[What to work on]:
Copy every entry exactly.

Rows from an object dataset
[Start]

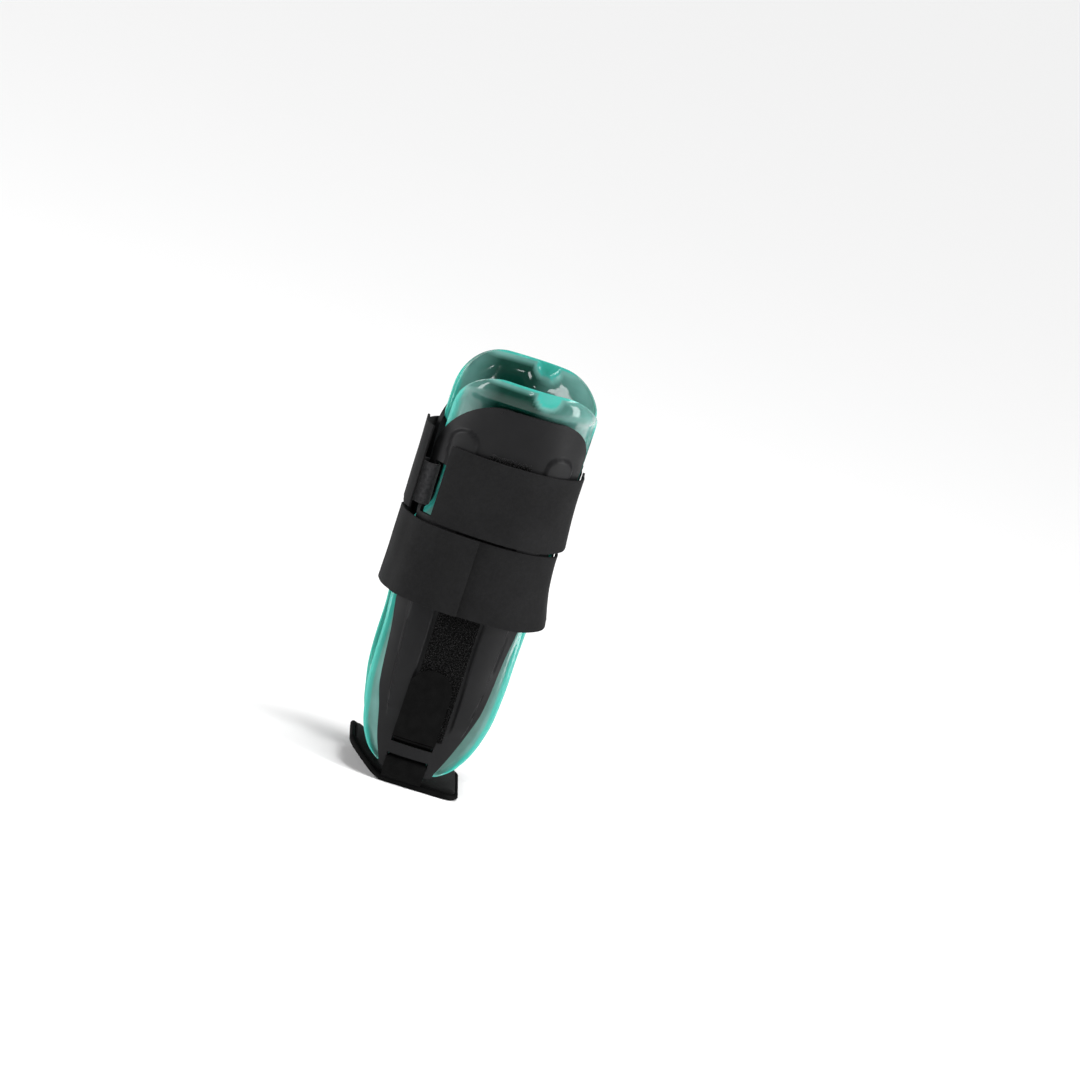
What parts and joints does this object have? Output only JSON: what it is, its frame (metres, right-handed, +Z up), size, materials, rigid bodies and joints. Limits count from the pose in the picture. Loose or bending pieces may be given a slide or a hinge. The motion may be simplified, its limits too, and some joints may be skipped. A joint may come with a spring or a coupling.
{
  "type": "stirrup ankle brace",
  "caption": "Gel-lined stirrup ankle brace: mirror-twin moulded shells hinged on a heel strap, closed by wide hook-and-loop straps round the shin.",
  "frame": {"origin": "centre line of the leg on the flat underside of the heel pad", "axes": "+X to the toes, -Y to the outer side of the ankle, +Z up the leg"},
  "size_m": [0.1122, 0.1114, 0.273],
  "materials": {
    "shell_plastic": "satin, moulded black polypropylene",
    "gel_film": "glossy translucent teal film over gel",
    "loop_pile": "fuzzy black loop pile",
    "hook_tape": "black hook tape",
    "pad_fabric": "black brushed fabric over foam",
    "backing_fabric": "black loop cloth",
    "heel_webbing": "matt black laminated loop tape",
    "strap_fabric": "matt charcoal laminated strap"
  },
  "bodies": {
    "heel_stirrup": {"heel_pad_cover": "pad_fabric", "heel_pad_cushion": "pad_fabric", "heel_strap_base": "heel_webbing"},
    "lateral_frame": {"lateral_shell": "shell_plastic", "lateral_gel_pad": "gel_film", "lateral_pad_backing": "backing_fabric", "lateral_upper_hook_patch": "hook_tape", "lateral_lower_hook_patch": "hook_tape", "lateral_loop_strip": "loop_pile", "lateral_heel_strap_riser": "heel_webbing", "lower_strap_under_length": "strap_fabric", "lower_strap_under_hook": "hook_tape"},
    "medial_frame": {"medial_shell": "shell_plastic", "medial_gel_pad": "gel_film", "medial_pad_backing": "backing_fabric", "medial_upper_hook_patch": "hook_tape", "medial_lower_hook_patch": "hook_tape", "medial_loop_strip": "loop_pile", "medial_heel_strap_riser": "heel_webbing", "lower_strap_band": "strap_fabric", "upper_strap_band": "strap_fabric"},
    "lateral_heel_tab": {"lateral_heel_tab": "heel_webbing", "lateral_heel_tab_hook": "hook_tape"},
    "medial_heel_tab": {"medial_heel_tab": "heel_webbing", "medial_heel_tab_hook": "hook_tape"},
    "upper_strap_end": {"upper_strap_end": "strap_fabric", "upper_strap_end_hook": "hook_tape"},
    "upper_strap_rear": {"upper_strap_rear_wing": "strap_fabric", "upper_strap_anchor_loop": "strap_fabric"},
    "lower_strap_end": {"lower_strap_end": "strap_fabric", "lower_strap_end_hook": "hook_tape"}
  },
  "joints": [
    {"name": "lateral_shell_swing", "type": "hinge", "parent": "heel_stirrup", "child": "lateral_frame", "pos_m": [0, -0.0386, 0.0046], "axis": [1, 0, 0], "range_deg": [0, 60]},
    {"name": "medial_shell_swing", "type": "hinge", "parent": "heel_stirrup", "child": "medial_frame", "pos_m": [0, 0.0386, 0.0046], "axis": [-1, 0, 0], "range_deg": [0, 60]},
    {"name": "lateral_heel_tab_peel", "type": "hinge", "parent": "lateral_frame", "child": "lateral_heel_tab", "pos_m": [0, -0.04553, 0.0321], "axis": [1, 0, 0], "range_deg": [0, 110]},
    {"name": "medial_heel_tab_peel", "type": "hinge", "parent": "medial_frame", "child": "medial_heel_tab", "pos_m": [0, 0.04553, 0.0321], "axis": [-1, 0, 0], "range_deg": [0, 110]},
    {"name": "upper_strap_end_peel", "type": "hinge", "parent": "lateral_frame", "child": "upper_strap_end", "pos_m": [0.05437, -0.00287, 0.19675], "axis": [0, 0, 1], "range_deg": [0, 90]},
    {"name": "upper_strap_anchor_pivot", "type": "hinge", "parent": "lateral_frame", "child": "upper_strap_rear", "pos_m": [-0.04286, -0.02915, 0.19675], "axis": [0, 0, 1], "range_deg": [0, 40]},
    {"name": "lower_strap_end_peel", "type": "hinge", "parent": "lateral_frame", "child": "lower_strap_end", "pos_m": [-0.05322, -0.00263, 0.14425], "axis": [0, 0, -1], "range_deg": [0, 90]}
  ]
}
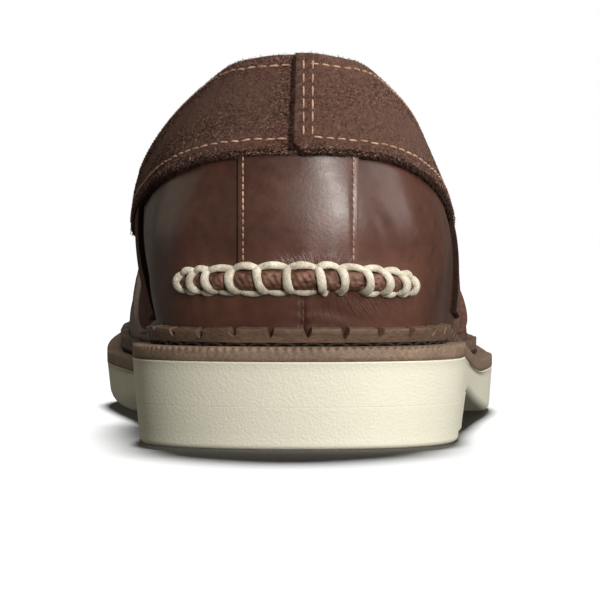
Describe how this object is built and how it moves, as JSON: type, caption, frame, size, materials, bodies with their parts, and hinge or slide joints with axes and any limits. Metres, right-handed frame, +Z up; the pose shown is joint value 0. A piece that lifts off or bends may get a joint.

[End]

[Correct response]:
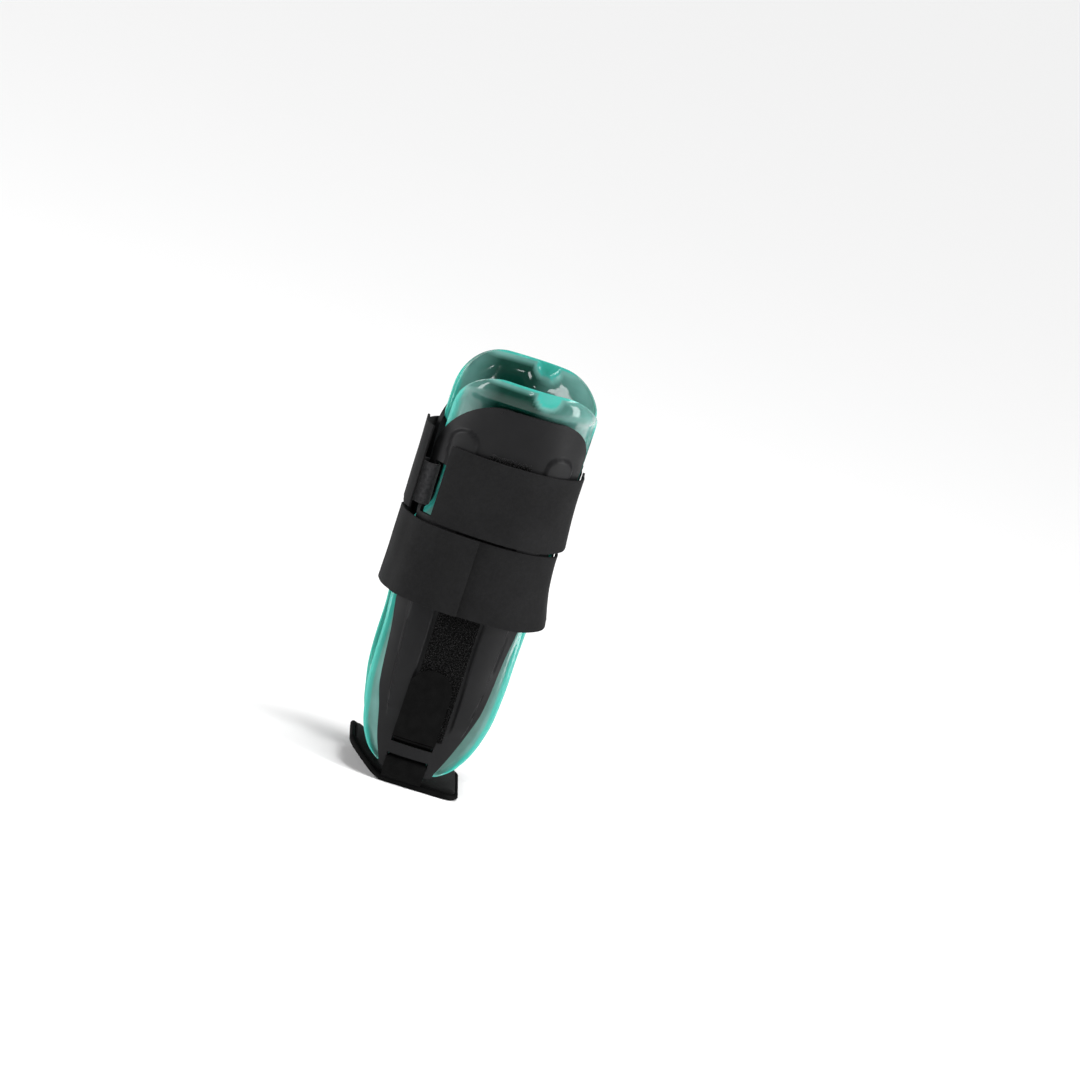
What parts and joints does this object have? Output only JSON: what it is, its frame (metres, right-handed, +Z up), size, materials, rigid bodies and joints. Limits count from the pose in the picture. Loose or bending pieces may be given a slide or a hinge. The motion may be simplified, its limits too, and some joints may be skipped. A joint may come with a spring or a coupling.
{
  "type": "stirrup ankle brace",
  "caption": "Gel-lined stirrup ankle brace: mirror-twin moulded shells hinged on a heel strap, closed by wide hook-and-loop straps round the shin.",
  "frame": {"origin": "centre line of the leg on the flat underside of the heel pad", "axes": "+X to the toes, -Y to the outer side of the ankle, +Z up the leg"},
  "size_m": [0.1122, 0.1114, 0.273],
  "materials": {
    "shell_plastic": "satin, moulded black polypropylene",
    "gel_film": "glossy translucent teal film over gel",
    "loop_pile": "fuzzy black loop pile",
    "hook_tape": "black hook tape",
    "pad_fabric": "black brushed fabric over foam",
    "backing_fabric": "black loop cloth",
    "heel_webbing": "matt black laminated loop tape",
    "strap_fabric": "matt charcoal laminated strap"
  },
  "bodies": {
    "heel_stirrup": {"heel_pad_cover": "pad_fabric", "heel_pad_cushion": "pad_fabric", "heel_strap_base": "heel_webbing"},
    "lateral_frame": {"lateral_shell": "shell_plastic", "lateral_gel_pad": "gel_film", "lateral_pad_backing": "backing_fabric", "lateral_upper_hook_patch": "hook_tape", "lateral_lower_hook_patch": "hook_tape", "lateral_loop_strip": "loop_pile", "lateral_heel_strap_riser": "heel_webbing", "lower_strap_under_length": "strap_fabric", "lower_strap_under_hook": "hook_tape"},
    "medial_frame": {"medial_shell": "shell_plastic", "medial_gel_pad": "gel_film", "medial_pad_backing": "backing_fabric", "medial_upper_hook_patch": "hook_tape", "medial_lower_hook_patch": "hook_tape", "medial_loop_strip": "loop_pile", "medial_heel_strap_riser": "heel_webbing", "lower_strap_band": "strap_fabric", "upper_strap_band": "strap_fabric"},
    "lateral_heel_tab": {"lateral_heel_tab": "heel_webbing", "lateral_heel_tab_hook": "hook_tape"},
    "medial_heel_tab": {"medial_heel_tab": "heel_webbing", "medial_heel_tab_hook": "hook_tape"},
    "upper_strap_end": {"upper_strap_end": "strap_fabric", "upper_strap_end_hook": "hook_tape"},
    "upper_strap_rear": {"upper_strap_rear_wing": "strap_fabric", "upper_strap_anchor_loop": "strap_fabric"},
    "lower_strap_end": {"lower_strap_end": "strap_fabric", "lower_strap_end_hook": "hook_tape"}
  },
  "joints": [
    {"name": "lateral_shell_swing", "type": "hinge", "parent": "heel_stirrup", "child": "lateral_frame", "pos_m": [0, -0.0386, 0.0046], "axis": [1, 0, 0], "range_deg": [0, 60]},
    {"name": "medial_shell_swing", "type": "hinge", "parent": "heel_stirrup", "child": "medial_frame", "pos_m": [0, 0.0386, 0.0046], "axis": [-1, 0, 0], "range_deg": [0, 60]},
    {"name": "lateral_heel_tab_peel", "type": "hinge", "parent": "lateral_frame", "child": "lateral_heel_tab", "pos_m": [0, -0.04553, 0.0321], "axis": [1, 0, 0], "range_deg": [0, 110]},
    {"name": "medial_heel_tab_peel", "type": "hinge", "parent": "medial_frame", "child": "medial_heel_tab", "pos_m": [0, 0.04553, 0.0321], "axis": [-1, 0, 0], "range_deg": [0, 110]},
    {"name": "upper_strap_end_peel", "type": "hinge", "parent": "lateral_frame", "child": "upper_strap_end", "pos_m": [0.05437, -0.00287, 0.19675], "axis": [0, 0, 1], "range_deg": [0, 90]},
    {"name": "upper_strap_anchor_pivot", "type": "hinge", "parent": "lateral_frame", "child": "upper_strap_rear", "pos_m": [-0.04286, -0.02915, 0.19675], "axis": [0, 0, 1], "range_deg": [0, 40]},
    {"name": "lower_strap_end_peel", "type": "hinge", "parent": "lateral_frame", "child": "lower_strap_end", "pos_m": [-0.05322, -0.00263, 0.14425], "axis": [0, 0, -1], "range_deg": [0, 90]}
  ]
}
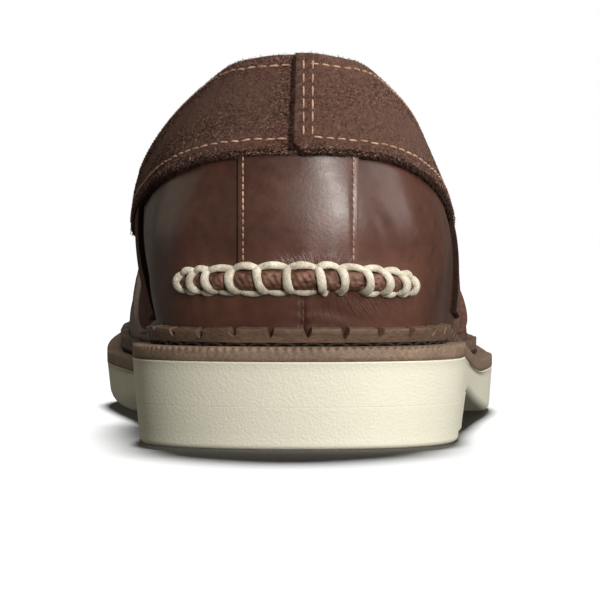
Describe how this object is built and how it moves, as JSON: type, caption, frame, size, materials, bodies with their parts, and hinge or slide joints with axes and any limits. Metres, right-handed frame, +Z up; the pose shown is joint value 0. A piece that lifts off or bends may get a joint.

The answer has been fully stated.